Go out and find out how much it costs to buy, say, 100 megabits of real, honest, unlimitted, *guaranteed* bandwidth. Divide that by 17, and look at just how much you would have to charge users taking up a full 6 megabits just to break even. Then factor in the cost of your network and maintaining it.
Whether their business practices are honest or not (often, they're not, as they don't tell you what they're going to do) is irrelevant. People who think that it's their right to max out a multi-megabit connection for the cost of a couple of lunches need to wake up and join reality.
If broadband companies don't limit user's use, then there are only three eventualities: Either service will suck for everyone, everyone's prices will rise greatly, or prices will rise for those who use the most. There's no other way for the company to stay in business without something subsidizing them. When you look at countries with ultra-cheap broadband prices, they're subsidized.
Oh, you're not stuck, you're just unable to let go of the onion rings.
"The more you desire to download, the more you will have to pay." That's fair so long as they advertise that fact. But no, they'll lose business when everyone else is offering "unlimited".
If ISPs started to meter total usage, then Ad-blockers, Flash-blockers, and anti-ad Host files would become standard installations in every user's browser.
-Users would think twice before clicking on those "marginally interesting news links".
-They would stop using YouTube to watch those bandwidth-hogging "cat on the ceiling fan" videos.
-They would stop editing files remotely on Google docs and start to edit files locally again (in word?).
-They would stop clicking on Google ads since it would be an unnecessary waste of costly bandwidth.
-Google, and all advertisers, would be "fenced off" from the "internet eyeballs" and would start to die off as ad revenues plummeted. (You can't click on an ad you don't see.)
-Millions of news & information websites (that depend on advertising) would also start to suffocate - the smaller ones closing shop first.
-Also, the quality of authored pages would take a severe hit as web site owners cut back on those 'costly' writers (similar to what's happening to newspapers now).
-The whole ecosystem would start to suffer greatly as people held back on internet usage in general (similar to the recession now as people hold back on spending, or driving less due to the high price of gas).
It would be a downward spiral that would be extremely hard to pull out of. Even if ISPs saw the error of their ways and restored flat-rate pricing, users by then would be so used to all their great ad/flash/host blockers that they would have no (individual) incentive to remove them from their browsers. Think about it, if you had the ability to remove commercials from tv, would you ever turn commercials back on again? The record industry has already crossed the line of pushing up p2p usage to the point where those users will never return as customers.

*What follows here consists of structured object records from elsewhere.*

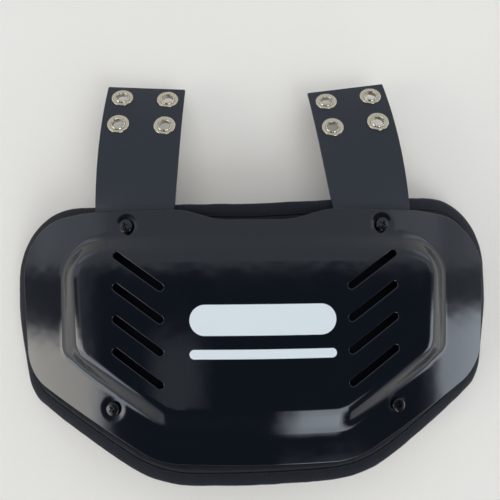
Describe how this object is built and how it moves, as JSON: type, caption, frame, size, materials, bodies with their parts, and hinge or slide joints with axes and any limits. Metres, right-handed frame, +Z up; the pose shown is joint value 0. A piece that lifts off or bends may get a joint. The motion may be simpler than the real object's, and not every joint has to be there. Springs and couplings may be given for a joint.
{
  "type": "football back plate",
  "caption": "Wrapped hard plate with a raised middle and slanted vents over an edge-bound foam pad, with flat eyeleted straps screwed on at its upper edge.",
  "frame": {"origin": "middle of the bounding box, on the surface that the plate lies on", "axes": "+Z up, away from the wearer's back; +Y along the plate towards its straps; +X across the plate, to the right seen from outside"},
  "size_m": [0.375, 0.2978, 0.0751],
  "materials": {
    "shell": "glossy moulded plastic, near black",
    "pad": "matt woven cover over foam, black",
    "binding": "matt folded tape, black",
    "strap": "satin coated webbing, dark grey",
    "eyelet": "nickel plated, polished",
    "screw": "black finish, glossy"
  },
  "bodies": {
    "root": {"shell": "shell", "pad": "pad", "pad_binding": "binding", "strap_left": "strap", "eyelet_left_1": "eyelet", "eyelet_left_2": "eyelet", "eyelet_left_3": "eyelet", "eyelet_left_4": "eyelet", "strap_right": "strap", "eyelet_right_1": "eyelet", "eyelet_right_2": "eyelet", "eyelet_right_3": "eyelet", "eyelet_right_4": "eyelet", "screw_upper_left": "screw", "screw_upper_right": "screw", "screw_lower_left": "screw", "screw_lower_right": "screw"}
  },
  "joints": []
}
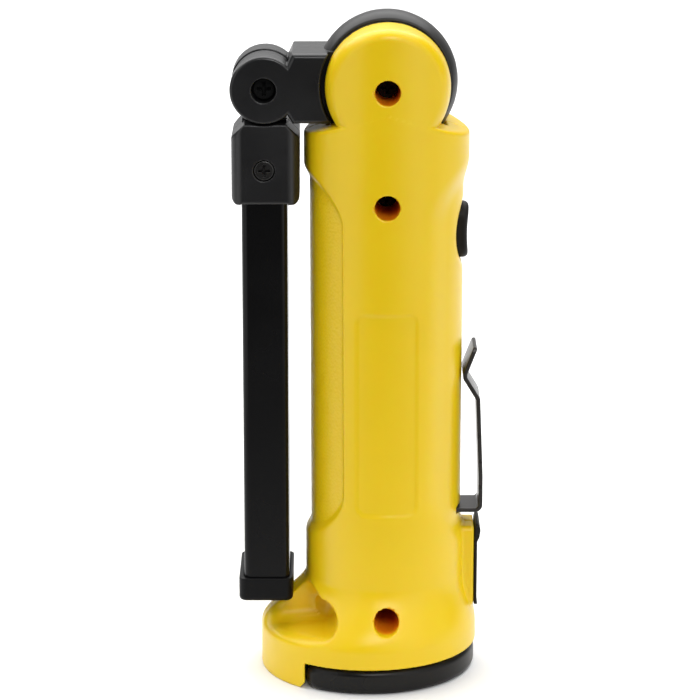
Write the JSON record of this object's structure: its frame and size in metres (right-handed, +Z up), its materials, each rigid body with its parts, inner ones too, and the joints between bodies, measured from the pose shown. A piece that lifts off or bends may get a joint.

The whole net currently depends on people seeing ads. Most people today have no incentive to install ad blockers since their 'flat' internet-fee covers all the additional bandwidth. The free flow of information and the quality of the net we enjoy today is fueled by this advertising; which, in turn is fueled by users' ability to freely travel the net without an odometer counting each byte transferred.
Metered usage would be the end of the net as we know it today.